In a way, I was proud, almost to the point of shedding a tear myself. I can recall what it was like to be young and afraid, with fantasy as my only release.

And if I can do that for someone else, even just a little, then I feel I’ve accomplished everything I set out to do as a writer.

This doesn’t mean I’ll stop writing. Perhaps other books and e-books from me would reach other people, allowing them to escape a sometimes harsh reality, or to provide them with moments of succor.

I’m not a big Terry Brooks reader today, but I will never forget what he as a writer did for me in my youth. If I should ever meet him, I’d want to offer a personal thanks. He deserves it.


  1. That is a great story Ty, I say story for lack of a better term, and because you made me see something from another perspective-you made me see the value in an author and his work that I did not even like.

  2. David, I understand what you mean. There are plenty of authors I won't read after having grown tired of them or outright disliking the direction they've gone, but I realize they still have value to others.

    Paul, thanks for hosting me this day.

  3. Personal & moving, Ty. Glad to have it here on my blog.

  4. Heart wrenching. That must have been incredible hard for you. I'm glad you were there for her, though. I too have spent a lot of time in hospitals, mostly with my first wife. I don't find them pleasant places.

  5. Ty, I think David pretty much echoed my sentiments. You wrote a very moving and informative piece on the value of fantasy literature. For years I had seen the Elfstones of Shannara cover and wanted to read it, but had never gotten around to it. Only much later, after I was reading H.P. Lovecraft and Michael Moorcock, did I happen upon a copy and finally gave it a try. I was not impressed. Perhaps if I'd read it as a ten year old I would have formed a different opinion and had at least a nostalgic love for the book. An example of that for me would be Chronicles of Narnia. I read them when I was young, great escapism, but as an adult I have little interest in Narnia, unlike Lord of the Rings, which held up through adulthood. Anyway, I never had anything traumatic happen to me or my loved ones as a youth, so I don't share that aspect of your experience, but thank you for sharing and shedding light on another value of heroic fantasy.
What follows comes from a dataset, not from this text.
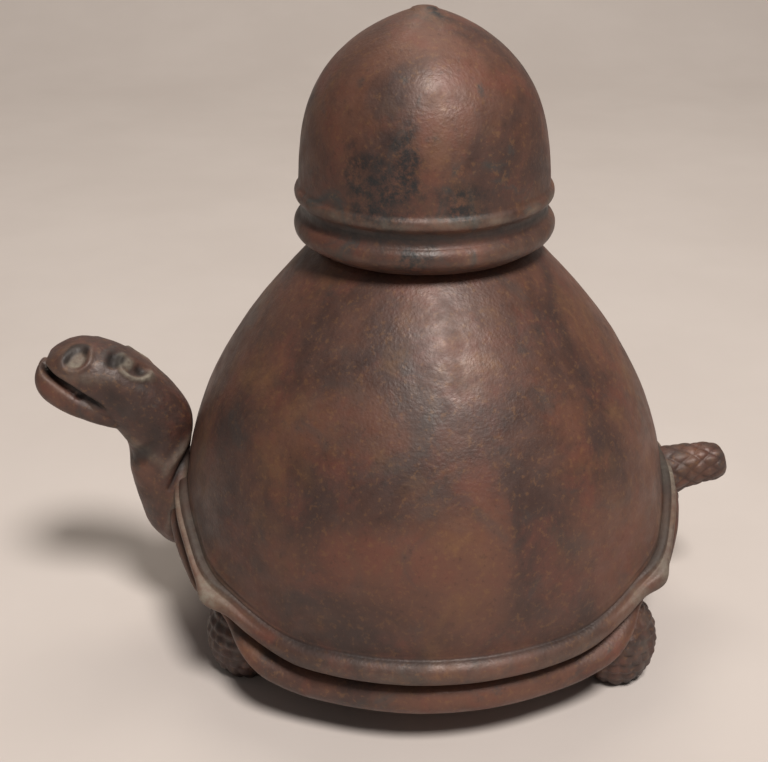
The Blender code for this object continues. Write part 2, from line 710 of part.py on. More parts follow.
def main():
    for obj in list(bpy.data.objects):
        bpy.data.objects.remove(obj)
    iron = material("rusted_iron", (0.13, 0.065, 0.045), 0.55, 0.3)
    steel = material("screw_steel", (0.16, 0.13, 0.11), 0.5, 0.8)
    axis = empty("dome_axis", (DOME_OFFSET, 0, 0))
    seat = empty("lid_lift", (0, 0, SEAT_HEIGHT), axis)
    place("carapace", carapace_mesh(), iron, axis)
    place("plastron", plastron_mesh(), iron, axis)
    place("head_and_neck", head_and_neck_mesh(), iron, axis)
    place("tail", tail_mesh(), iron, axis)
    for name, (azimuth, radius) in foot_spots().items():
        place(name, foot_mesh(name, azimuth, radius), iron, axis)
    place("lid", lid_mesh(), iron, seat, Matrix.Translation((0, 0, -SEAT_HEIGHT)))
    place_screws(steel, axis)


main()
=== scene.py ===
"""Looks of a cast iron tortoise bank: fine castings, rusty iron, a pale table and a camera.

Lengths are in millimetres until a mesh is made. Reach is measured from the dome's upright
axis, which the lid shares, and height from the table.
"""

import math

import bmesh
import bpy
import numpy as np
from mathutils import Matrix, Vector, noise


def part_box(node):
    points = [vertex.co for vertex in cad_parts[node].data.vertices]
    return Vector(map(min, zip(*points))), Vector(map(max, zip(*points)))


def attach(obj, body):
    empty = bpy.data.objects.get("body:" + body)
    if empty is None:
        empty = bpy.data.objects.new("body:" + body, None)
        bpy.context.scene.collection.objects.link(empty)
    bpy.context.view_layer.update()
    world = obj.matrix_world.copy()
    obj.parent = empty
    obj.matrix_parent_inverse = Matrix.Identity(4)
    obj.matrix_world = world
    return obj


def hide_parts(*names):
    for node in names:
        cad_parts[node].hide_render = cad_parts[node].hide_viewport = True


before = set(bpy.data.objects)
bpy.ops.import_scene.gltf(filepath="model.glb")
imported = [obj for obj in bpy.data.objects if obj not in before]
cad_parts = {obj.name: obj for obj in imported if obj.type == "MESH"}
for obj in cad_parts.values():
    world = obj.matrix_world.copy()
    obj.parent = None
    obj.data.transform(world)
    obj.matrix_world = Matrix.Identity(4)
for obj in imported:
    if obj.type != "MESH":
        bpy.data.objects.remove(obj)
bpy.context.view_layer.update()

MM = 0.001
DEG = math.pi / 180
TURN = 2 * math.pi

# ---------------------------------------------------------------- sizes from the frame


def node_box(node):
    """Lowest and highest corners of a CAD node, in millimetres."""
    return [[value / MM for value in corner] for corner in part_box(node)]


LID_LOW, LID_HIGH = node_box("lid")
SHELL_LOW, SHELL_HIGH = node_box("carapace")
TRAY_LOW = node_box("plastron")[0]
TAIL_HIGH = node_box("tail")[1]

AXIS_X = (LID_LOW[0] + LID_HIGH[0]) / 2
SEAT = SHELL_HIGH[2]
FLANK_SEAM = SHELL_LOW[2]
UNDERSIDE = TRAY_LOW[2]
FLANK_BEAD = 2.2
FLANK_OVERHANG = -0.3
FLANK_START = 75 * DEG
DOME_RADIUS = SHELL_HIGH[1] - FLANK_BEAD - FLANK_OVERHANG
TAIL_REACH = TAIL_HIGH[0] - AXIS_X
LID_TOP = LID_HIGH[2]
SPIGOT_DEPTH = 3.2
LID_BASE = LID_LOW[2] + SPIGOT_DEPTH

# Shells
WALL = 2.8
SEAM_GAP = 0.4
DOME_SQUARENESS = 2.33
DOME_TAPER = 1.25
DOME_RISE = 67.6
DOME_TUCK = 0.1
CROWN_WALL = 1.15
MOUTH_RADIUS = 13.6
MOUTH_RING = 4.0
MOUTH_CHAMFER = 0.5
CORNER_SEAM = FLANK_SEAM + 5.5
CROWN_SEAM = CORNER_SEAM + 8.0
DOME_WAIST = CORNER_SEAM + 1.6
CORNER_ANGLE = 35.5 * DEG
CORNER_SPREAD = 7.0 * DEG
FLANK_RUN = 25.0 * DEG
FLANK_STEEPNESS = 1.7
ARCH_BEAD = 1.7
ARCH_OVERHANG = 1.5
ARCH_START = 110 * DEG
CROWN_OVERHANG = -0.2
CORNER_FLARE = 0.8
CORNER_FILLET = 4.5
FLANK_FILLET = 0.25
FILLET_SPREAD = 12 * DEG
FLARE_SPREAD = 9 * DEG
RIM_GROOVE = 0.6
GROOVE_PLACE = 42 * DEG
GROOVE_SPREAD = 15 * DEG
CORNER_RIDGE = 0.35
RIDGE_RISE = 1.5
RIDGE_WIDTH = 0.6
TRAY_RADIUS = DOME_RADIUS - 2.6
TRAY_BEAD = 3.0
TRAY_FLOOR = 2.8
BELLY_RADIUS = DOME_RADIUS + 1.4
BELLY_DRAW = 8.2
BELLY_CURVE = 0.75
LIP_BEAD = 1.6
BEAD_DROP = 1.0
TRAY_FLARE = 2.3
TRAY_FLARE_PLACE = 9 * DEG
TRAY_FLARE_SPREAD = 13 * DEG
TRAY_FLARE_HEIGHT = 3.2
KNOB = 1.2
KNOB_SPREAD = 2.9 * DEG
KNOB_PLACE = -20 * DEG
KNOB_ROUND = 50 * DEG
SLOT = (27.0, 17.0, 3.2)
SLOT_HEIGHT = SEAT - 20.8

# Lid
LID_RADIUS = 20.2
LID_SQUARENESS = 4
LID_TAPER = 0.747
LID_WALL = 3.0
LID_FLANGE = 2.8
SPIGOT_RADIUS = 13.3
SPIGOT_BORE = 10.7
RIM_BEAD = 2.05
RIM_SWELL = 0.9
RIM_MIDDLE = LID_BASE + 3.0
RING_BEAD = 1.0
RING_SWELL = 0.6
RING_MIDDLE = LID_BASE + 8.4

# Screws, for the holes that show
CASE_SCREW_ANGLE = 60 * DEG
CASE_SCREW_REACH = TRAY_RADIUS - 3.5
LUG_RADIUS = 3.8
LUG_HEIGHT = 9.0
HOLE_RADIUS = 1.7
HOLE_HEIGHT = 7.0
OVERLAP = 1.0
SINK_RADIUS = 2.9
SINK_DEPTH = 1.9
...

  6. Amazing post, Ty. It's truly amazing the anchor fiction can provide - as a teenager I was miserable for a lot of reasons that are pale in the shadow of your mother's. Watching Star Trek every week kept me going, and my interest in writing too. Michael Pillar, he was a huge influence on me. Not so much the writing in the end, but his perspective. Best of luck on your novel, Ty.

  7. Thanks to everyone who has commented. Though a little tough to write, I think this is my favorite of all my blog posts this month. It's definitely my most personal.